Provided material
----------------------------------------

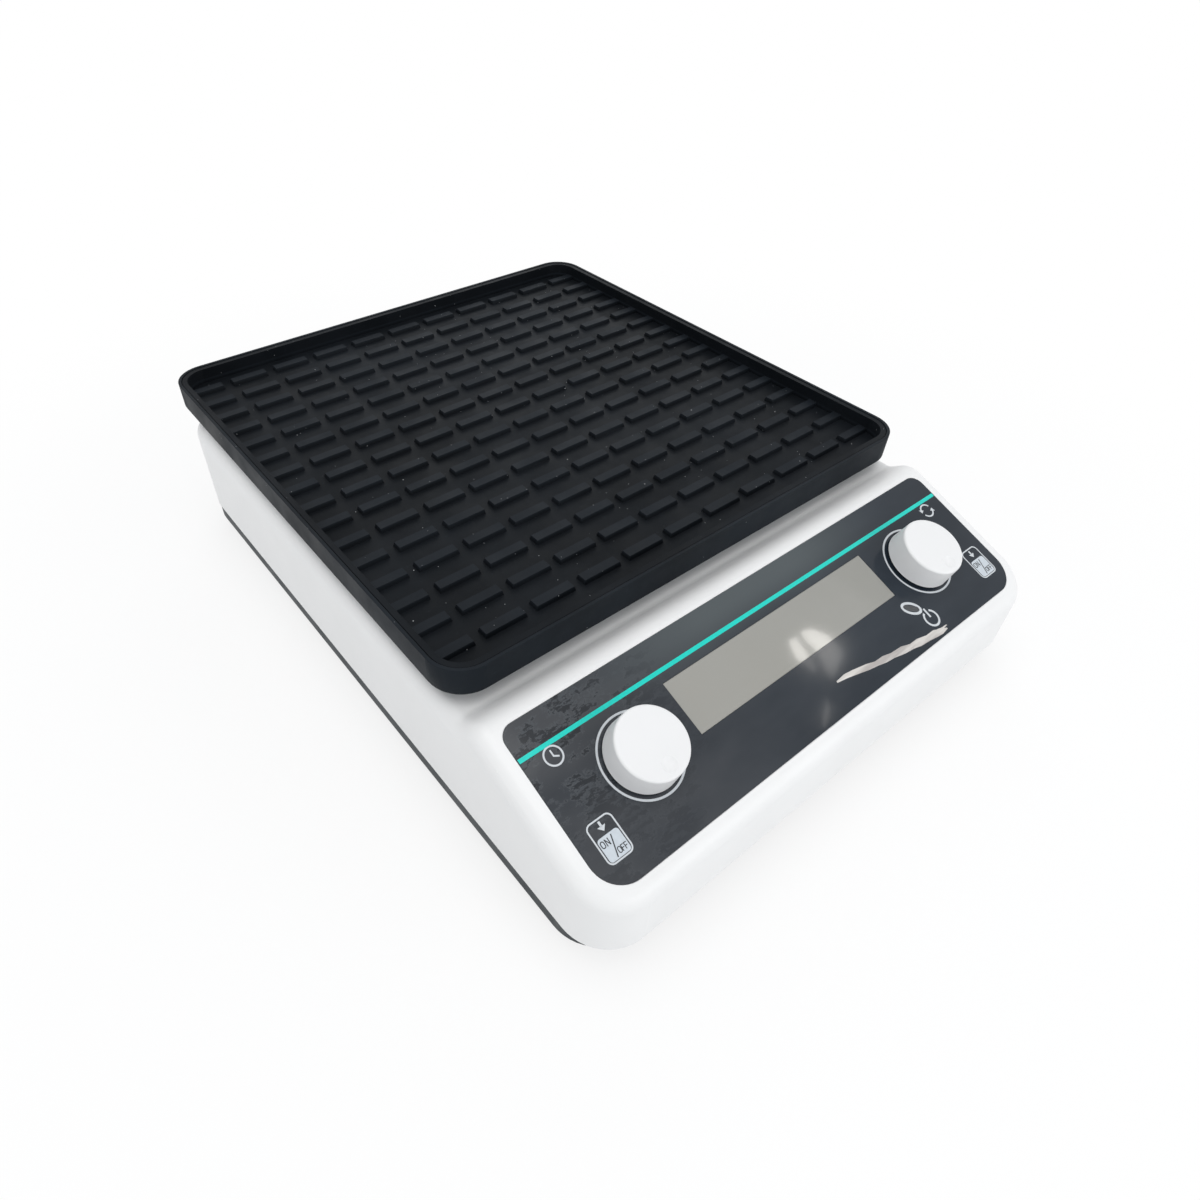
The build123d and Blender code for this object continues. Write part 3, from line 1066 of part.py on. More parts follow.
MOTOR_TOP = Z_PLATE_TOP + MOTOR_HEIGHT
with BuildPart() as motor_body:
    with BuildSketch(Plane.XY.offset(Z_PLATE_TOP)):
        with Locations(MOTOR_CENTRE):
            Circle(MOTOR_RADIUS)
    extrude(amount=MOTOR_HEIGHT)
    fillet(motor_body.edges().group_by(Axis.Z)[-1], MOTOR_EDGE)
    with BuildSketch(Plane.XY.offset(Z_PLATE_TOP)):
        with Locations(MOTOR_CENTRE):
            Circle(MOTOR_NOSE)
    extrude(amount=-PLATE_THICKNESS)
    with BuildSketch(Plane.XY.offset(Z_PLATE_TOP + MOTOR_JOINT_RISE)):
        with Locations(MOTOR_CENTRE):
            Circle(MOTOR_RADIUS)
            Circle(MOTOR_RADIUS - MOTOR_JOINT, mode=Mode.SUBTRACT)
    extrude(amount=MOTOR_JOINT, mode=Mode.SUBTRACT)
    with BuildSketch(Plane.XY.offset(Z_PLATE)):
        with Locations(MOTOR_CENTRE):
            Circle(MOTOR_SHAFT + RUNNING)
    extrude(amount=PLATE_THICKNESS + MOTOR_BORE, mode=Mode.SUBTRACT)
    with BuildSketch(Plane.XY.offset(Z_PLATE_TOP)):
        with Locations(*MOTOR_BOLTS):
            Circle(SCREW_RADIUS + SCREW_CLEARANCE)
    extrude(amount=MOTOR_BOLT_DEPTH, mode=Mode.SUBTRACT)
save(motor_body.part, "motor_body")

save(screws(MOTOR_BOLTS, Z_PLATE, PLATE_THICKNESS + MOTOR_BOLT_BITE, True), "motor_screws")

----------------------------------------

Given instruction
Set down the listing in full, keeping every word exactly as it is.

Correct response
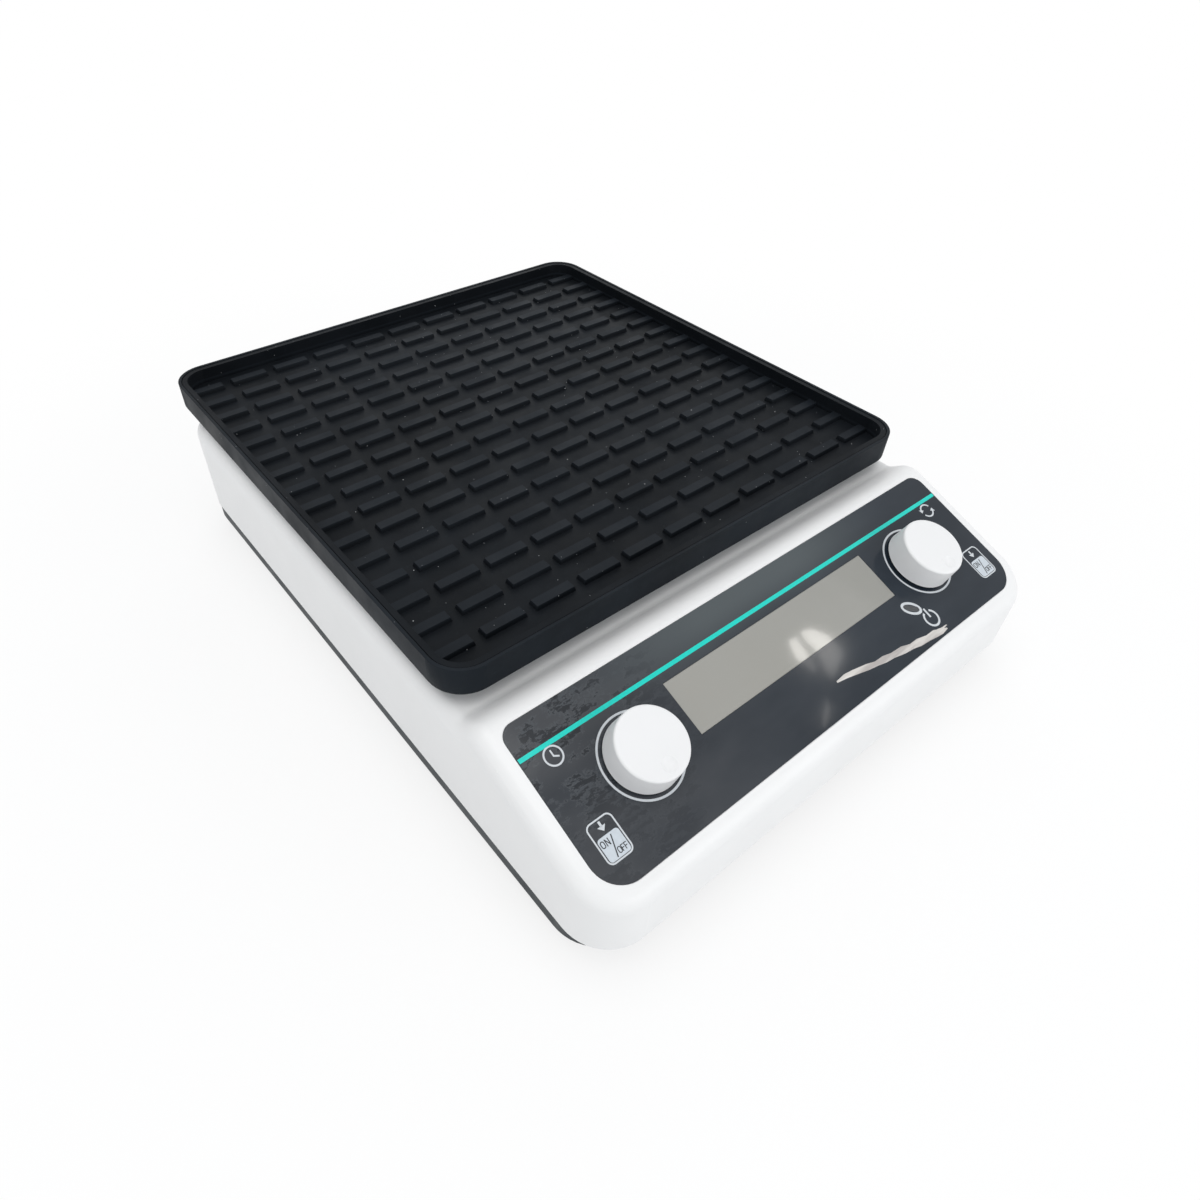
The build123d and Blender code for this object continues. Write part 3, from line 1066 of part.py on. More parts follow.
MOTOR_TOP = Z_PLATE_TOP + MOTOR_HEIGHT
with BuildPart() as motor_body:
    with BuildSketch(Plane.XY.offset(Z_PLATE_TOP)):
        with Locations(MOTOR_CENTRE):
            Circle(MOTOR_RADIUS)
    extrude(amount=MOTOR_HEIGHT)
    fillet(motor_body.edges().group_by(Axis.Z)[-1], MOTOR_EDGE)
    with BuildSketch(Plane.XY.offset(Z_PLATE_TOP)):
        with Locations(MOTOR_CENTRE):
            Circle(MOTOR_NOSE)
    extrude(amount=-PLATE_THICKNESS)
    with BuildSketch(Plane.XY.offset(Z_PLATE_TOP + MOTOR_JOINT_RISE)):
        with Locations(MOTOR_CENTRE):
            Circle(MOTOR_RADIUS)
            Circle(MOTOR_RADIUS - MOTOR_JOINT, mode=Mode.SUBTRACT)
    extrude(amount=MOTOR_JOINT, mode=Mode.SUBTRACT)
    with BuildSketch(Plane.XY.offset(Z_PLATE)):
        with Locations(MOTOR_CENTRE):
            Circle(MOTOR_SHAFT + RUNNING)
    extrude(amount=PLATE_THICKNESS + MOTOR_BORE, mode=Mode.SUBTRACT)
    with BuildSketch(Plane.XY.offset(Z_PLATE_TOP)):
        with Locations(*MOTOR_BOLTS):
            Circle(SCREW_RADIUS + SCREW_CLEARANCE)
    extrude(amount=MOTOR_BOLT_DEPTH, mode=Mode.SUBTRACT)
save(motor_body.part, "motor_body")

save(screws(MOTOR_BOLTS, Z_PLATE, PLATE_THICKNESS + MOTOR_BOLT_BITE, True), "motor_screws")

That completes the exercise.